▶ [Data rows]:
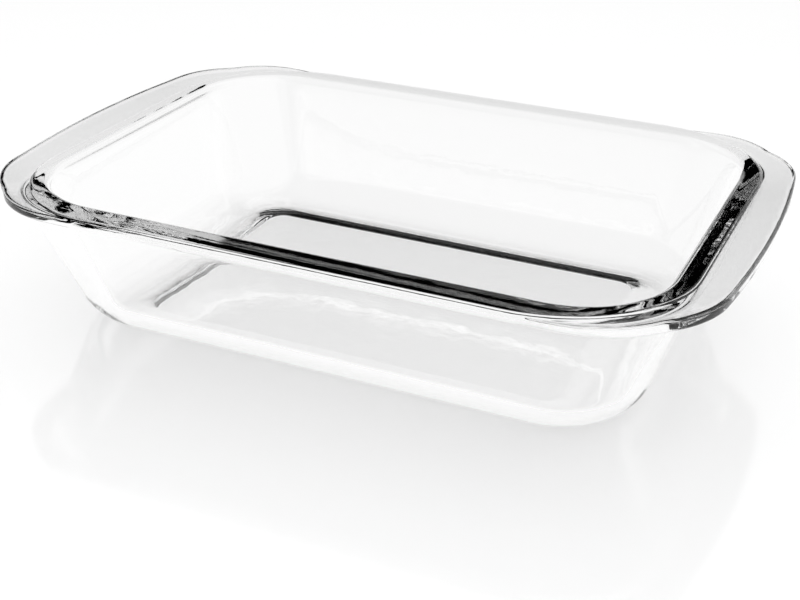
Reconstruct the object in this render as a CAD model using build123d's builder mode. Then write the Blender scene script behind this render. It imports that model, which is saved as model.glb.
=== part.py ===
from build123d import *
import os
from math import cos, radians, sqrt, tan

# Clear pressed-glass lasagna dish, one piece of glass: a deep pan with sloping
# walls, a raised rounded rim, and a flat handle tab at each end.
# X runs from handle to handle, Y across the dish and Z up. The origin is on the
# surface that the dish stands on, under the middle of the dish.
# Lengths are in millimetres and angles in degrees.

# Opening at the top of the rim, which the sizes of the walls and rim follow
opening_length = 287.0
opening_width = 199.0
opening_corner = 40.0
dish_height = 68.0

# Walls and floor
wall_lean = 17.5
cavity_side_lean = 15.4
end_wall_thickness = 9.7
side_wall_thickness = 10.4
floor_thickness = 6.0
outer_wall_corner = 41.0
outer_heel_corner = 40.0
inner_heel_corner = 32.0
outer_heel_radius = 23.0
inner_heel_radius = 18.0

# Raised rim round the opening
rim_side_width = 16.5
rim_end_width = 11.0
rim_corner = 62.0
rim_top_round = 3.0
lip_round = 3.8
rim_step = 1.0
rim_seam_round = 0.8

# Flange below the raised rim, which carries the handle tabs and rises toward them
flange_rise = 8.5
flange_side_thickness = 3.4
flange_inset = 0.4
flange_end_width = 14.0
flange_corner = 42.0
flange_under_corner = 60.0
flange_edge_round = 1.6
under_rim_fillet = 4.0

# Handle tabs
handle_reach = 27.5
handle_thickness = 5.4
handle_side_inset = 9.0
handle_bow_radius = 580.0
handle_corner = 44.0
handle_notch_fillet = 12.0

# Underside: a shallow panel inside the foot ring
foot_ring_end_width = 12.6
foot_ring_side_width = 11.5
panel_corner = 11.0
panel_depth = 0.9
panel_draft = 71.0
panel_edge_round = 0.5

# Faces steeper than this share from upright aren't part of the outline
edge_tolerance = 0.01

# How far a cutting body runs past the face that it cuts
overrun = 5.0

os.makedirs("parts", exist_ok=True)

# Places that follow from the sizes
wall_slope = tan(radians(wall_lean))
cavity_side_slope = tan(radians(cavity_side_lean))
end_wall_across = end_wall_thickness / cos(radians(wall_lean))
side_wall_across = side_wall_thickness / cos(radians(wall_lean))
flange_root_top = dish_height - rim_step
flange_side_bottom = flange_root_top - flange_side_thickness

# Outer faces of the walls, at the top of the dish and carried down to the floor plane
outer_top_length = opening_length + 2 * end_wall_across
outer_top_width = opening_width + 2 * side_wall_across
outer_heel_length = outer_top_length - 2 * wall_slope * dish_height
outer_heel_width = outer_top_width - 2 * wall_slope * dish_height

# Inner faces of the walls, carried down to the inner floor
cavity_depth = dish_height - floor_thickness
inner_heel_length = opening_length - 2 * wall_slope * cavity_depth
inner_heel_width = opening_width - 2 * cavity_side_slope * cavity_depth

# Flat of the foot, left by the heel radius
heel_tangent = outer_heel_radius * tan(radians(90 - wall_lean) / 2)
foot_length = outer_heel_length - 2 * heel_tangent
foot_width = outer_heel_width - 2 * heel_tangent
panel_length = foot_length - 2 * foot_ring_end_width
panel_width = foot_width - 2 * foot_ring_side_width

# Plan of the raised rim and of the handle tabs
rim_outer_length = opening_length + 2 * rim_end_width
rim_outer_width = opening_width + 2 * rim_side_width
handle_tip = opening_length / 2 + handle_reach
handle_half_width = rim_outer_width / 2 - handle_side_inset
handle_sagitta = handle_bow_radius - sqrt(handle_bow_radius**2 - handle_half_width**2)
handle_shoulder = handle_tip - handle_sagitta

# Sloping top and underside of the flange, each as a cone that opens upward
rise_slope = tan(radians(flange_rise))
handle_top = flange_root_top + (handle_tip - rim_outer_length / 2) * rise_slope
handle_bottom = handle_top - handle_thickness
cone_height = handle_top - flange_side_bottom + overrun
cone_spread = cone_height / rise_slope
under_length = 2 * (handle_tip - (handle_bottom - flange_side_bottom) / rise_slope)
under_width = rim_outer_width - 2 * flange_inset
under_drop = overrun
under_shrink = under_drop / rise_slope

# Cavity, as the plunger that presses it: a tapering block with a rounded heel,
# under a shoulder plate whose hollow corner shapes the lip
with BuildPart() as cavity:
    with BuildSketch(Plane.XY.offset(floor_thickness)) as cavity_foot:
        RectangleRounded(inner_heel_length, inner_heel_width, inner_heel_corner)
    with BuildSketch(Plane.XY.offset(dish_height)) as cavity_mouth:
        RectangleRounded(opening_length, opening_width, opening_corner)
    loft(ruled=True)
    fillet(cavity.faces().sort_by(Axis.Z)[0].edges(), radius=inner_heel_radius)
    with BuildSketch(Plane.XY.offset(dish_height)) as shoulder_plan:
        RectangleRounded(
            opening_length + 2 * lip_round,
            opening_width + 2 * lip_round,
            opening_corner + lip_round,
        )
    extrude(amount=overrun)
    shoulder = cavity.faces().filter_by(Plane.XY).sort_by(Axis.Z)[-2]
    fillet(shoulder.inner_wires()[0].edges(), radius=lip_round)

# Shallow panel that leaves the foot ring
with BuildPart() as panel:
    with BuildSketch(Plane.XY) as panel_plan:
        RectangleRounded(panel_length, panel_width, panel_corner)
    extrude(amount=panel_depth, taper=panel_draft)
    fillet(panel.faces().sort_by(Axis.Z)[-1].edges(), radius=panel_edge_round)

# Raised rim, as a solid plate that the cavity is cut from later
with BuildPart() as raised_rim:
    with BuildSketch(Plane.XY.offset(flange_side_bottom)) as rim_plan:
        RectangleRounded(rim_outer_length, rim_outer_width, rim_corner)
    extrude(amount=dish_height - flange_side_bottom)
    fillet(raised_rim.faces().sort_by(Axis.Z)[-1].edges(), radius=rim_top_round)
    fillet(raised_rim.faces().sort_by(Axis.Z)[0].edges(), radius=rim_seam_round)

# Space above the flange
with BuildPart() as above_flange:
    with BuildSketch(Plane.XY.offset(flange_root_top)) as above_foot:
        RectangleRounded(rim_outer_length, rim_outer_width, rim_corner)
    with BuildSketch(Plane.XY.offset(flange_root_top + cone_height)) as above_mouth:
        RectangleRounded(
            rim_outer_length + 2 * cone_spread,
            rim_outer_width + 2 * cone_spread,
            rim_corner + cone_spread,
        )
    loft(ruled=True)

# Flange with both handle tabs
with BuildPart() as flange:
    with BuildSketch(Plane.XY.offset(flange_side_bottom - under_drop)) as flange_plan:
        with BuildLine() as handle_outline:
            bow = ThreePointArc(
                (handle_shoulder, -handle_half_width),
                (handle_tip, 0),
                (handle_shoulder, handle_half_width),
            )
            side = Line(bow @ 1, (0, handle_half_width))
            middle = Line(side @ 1, (0, -handle_half_width))
            Line(middle @ 1, bow @ 0)
        make_face()
        fillet(flange_plan.vertices().group_by(Axis.X)[-1], radius=handle_corner)
        mirror(about=Plane.YZ)
        RectangleRounded(
            opening_length + 2 * flange_end_width,
            rim_outer_width - 2 * flange_inset,
            flange_corner,
        )
        notches = flange_plan.vertices().filter_by(
            lambda v: opening_length / 2 < abs(v.X) < opening_length / 2 + flange_end_width
        )
        fillet(notches, radius=handle_notch_fillet)
    extrude(amount=cone_height + under_drop)
    # Underside, rising outward
    with BuildSketch(Plane.XY.offset(flange_side_bottom - under_drop)) as under_foot:
        RectangleRounded(
            under_length - 2 * under_shrink,
            under_width - 2 * under_shrink,
            flange_under_corner - under_shrink,
        )
    with BuildSketch(Plane.XY.offset(flange_side_bottom + cone_height)) as under_mouth:
        RectangleRounded(
            under_length + 2 * cone_spread,
            under_width + 2 * cone_spread,
            flange_under_corner + cone_spread,
        )
    loft(ruled=True, mode=Mode.INTERSECT)
    add(above_flange.part, mode=Mode.SUBTRACT)
    # Rounded edges, all the way round the outline
    outline_faces = flange.faces().filter_by(lambda face: abs(face.normal_at().Z) < edge_tolerance)
    outline_edges = outline_faces.edges().filter_by(Axis.Z, reverse=True)
    fillet(outline_edges, radius=flange_edge_round)

# The dish itself
with BuildPart() as glass_dish:
    with BuildSketch(Plane.XY) as body_foot:
        RectangleRounded(outer_heel_length, outer_heel_width, outer_heel_corner)
    with BuildSketch(Plane.XY.offset(dish_height - rim_top_round)) as body_top:
        RectangleRounded(
            outer_top_length - 2 * wall_slope * rim_top_round,
            outer_top_width - 2 * wall_slope * rim_top_round,
            outer_wall_corner,
        )
    loft(ruled=True)
    fillet(glass_dish.faces().sort_by(Axis.Z)[0].edges(), radius=outer_heel_radius)
    add(flange.part)
    # Hollow under the rim, where the flange runs into the walls
    fillet(glass_dish.edges(Select.NEW), radius=under_rim_fillet)
    add(raised_rim.part)
    add(cavity.part, mode=Mode.SUBTRACT)
    add(panel.part, mode=Mode.SUBTRACT)

glass_dish.part.label = "glass_dish"
export_step(glass_dish.part, "parts/glass_dish.step")
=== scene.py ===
"""Looks of a clear pressed-glass lasagna dish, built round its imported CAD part.

The dish is one pressing of soda-lime glass. This script rebuilds its skin as one smooth
mesh on the CAD part's sizes, gives it the glass, and sets up the studio: a glossy white
table in bright, low surroundings, with the dark studio overhead that draws the black
lines in the rim. Lengths are metres and angles radians, in the frame of the CAD part.
"""

from __future__ import annotations

import logging
import math
from dataclasses import dataclass, field
from enum import Enum

import bmesh
import bpy
import numpy as np
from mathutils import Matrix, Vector


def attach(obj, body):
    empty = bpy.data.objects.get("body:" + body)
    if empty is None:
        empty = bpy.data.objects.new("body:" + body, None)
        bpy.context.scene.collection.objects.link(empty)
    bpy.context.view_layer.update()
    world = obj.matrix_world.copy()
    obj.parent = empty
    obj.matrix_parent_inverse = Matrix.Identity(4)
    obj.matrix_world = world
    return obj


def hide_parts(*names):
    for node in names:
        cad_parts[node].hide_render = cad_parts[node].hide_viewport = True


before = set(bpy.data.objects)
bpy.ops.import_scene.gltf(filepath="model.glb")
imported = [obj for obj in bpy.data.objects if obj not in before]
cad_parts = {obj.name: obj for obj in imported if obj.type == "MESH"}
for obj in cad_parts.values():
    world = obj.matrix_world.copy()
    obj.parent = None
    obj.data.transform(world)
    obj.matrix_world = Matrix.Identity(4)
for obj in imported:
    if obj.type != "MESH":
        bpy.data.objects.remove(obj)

LOG = logging.getLogger("lasagna_dish")
MM = 0.001
QUARTER_TURN = math.pi / 2
# A ray with less than this part of its direction along an axis runs square to the axis
LEAST_SLOPE = 1e-12
# Strength at which a light renders as white
WHITE_LEVEL = 1.0
# Number of diffuse bounces, between none and one, above which a ray counts as scattered
SCATTERED = 0.5


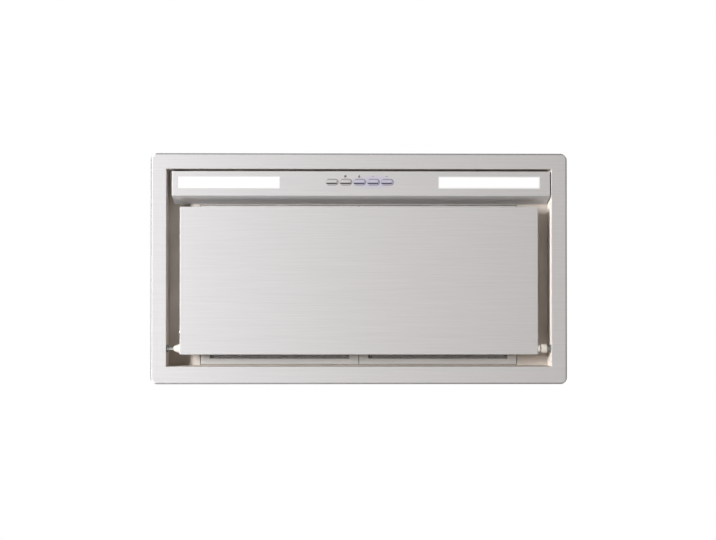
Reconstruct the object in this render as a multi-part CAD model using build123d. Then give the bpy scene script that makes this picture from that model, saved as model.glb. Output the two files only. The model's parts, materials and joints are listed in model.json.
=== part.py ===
from build123d import *
import math
import os

# Built-in range hood, in millimetres. +Z is up, -Y is the user's side and +X is to the right
# for the user, who faces +Y.
# The origin is the centre of the flange's upper edge, where it meets the cabinet.

os.makedirs("parts", exist_ok=True)

# Sheets and general clearances
frame_sheet = 1.0
casing_sheet = 0.8
fold_slack = 0.1
hole_slack = 0.1
running_slack = 0.05
rest_gap = 0.3
hole_mouth = 3.0

# Face frame: a flange with an upturned edge, and walls up round the recess
flange_width = 700.0
flange_depth = 388.0
flange_corner_radius = 11.0
flange_edge_height = 6.0
flange_edge_roll = 3.4
side_band = 26.4
front_band = 26.2
rear_band = 29.5
recess_depth = 45.0
recess_edge_bend = 0.8
seal_width = 9.0

# Screw holes through the recess walls into the cabinet's bottom board
cabinet_hole_radius = 2.6
cabinet_hole_spacing = 220.0
cabinet_hole_height = 9.0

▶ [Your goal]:
Nothing but the lines from the one with "# The dish itself" to the one with "if empty is" should be echoed, both of them included, exactly as written.

▶ [Exercise answer]:
# The dish itself
with BuildPart() as glass_dish:
    with BuildSketch(Plane.XY) as body_foot:
        RectangleRounded(outer_heel_length, outer_heel_width, outer_heel_corner)
    with BuildSketch(Plane.XY.offset(dish_height - rim_top_round)) as body_top:
        RectangleRounded(
            outer_top_length - 2 * wall_slope * rim_top_round,
            outer_top_width - 2 * wall_slope * rim_top_round,
            outer_wall_corner,
        )
    loft(ruled=True)
    fillet(glass_dish.faces().sort_by(Axis.Z)[0].edges(), radius=outer_heel_radius)
    add(flange.part)
    # Hollow under the rim, where the flange runs into the walls
    fillet(glass_dish.edges(Select.NEW), radius=under_rim_fillet)
    add(raised_rim.part)
    add(cavity.part, mode=Mode.SUBTRACT)
    add(panel.part, mode=Mode.SUBTRACT)

glass_dish.part.label = "glass_dish"
export_step(glass_dish.part, "parts/glass_dish.step")
=== scene.py ===
"""Looks of a clear pressed-glass lasagna dish, built round its imported CAD part.

The dish is one pressing of soda-lime glass. This script rebuilds its skin as one smooth
mesh on the CAD part's sizes, gives it the glass, and sets up the studio: a glossy white
table in bright, low surroundings, with the dark studio overhead that draws the black
lines in the rim. Lengths are metres and angles radians, in the frame of the CAD part.
"""

from __future__ import annotations

import logging
import math
from dataclasses import dataclass, field
from enum import Enum

import bmesh
import bpy
import numpy as np
from mathutils import Matrix, Vector


def attach(obj, body):
    empty = bpy.data.objects.get("body:" + body)
    if empty is None:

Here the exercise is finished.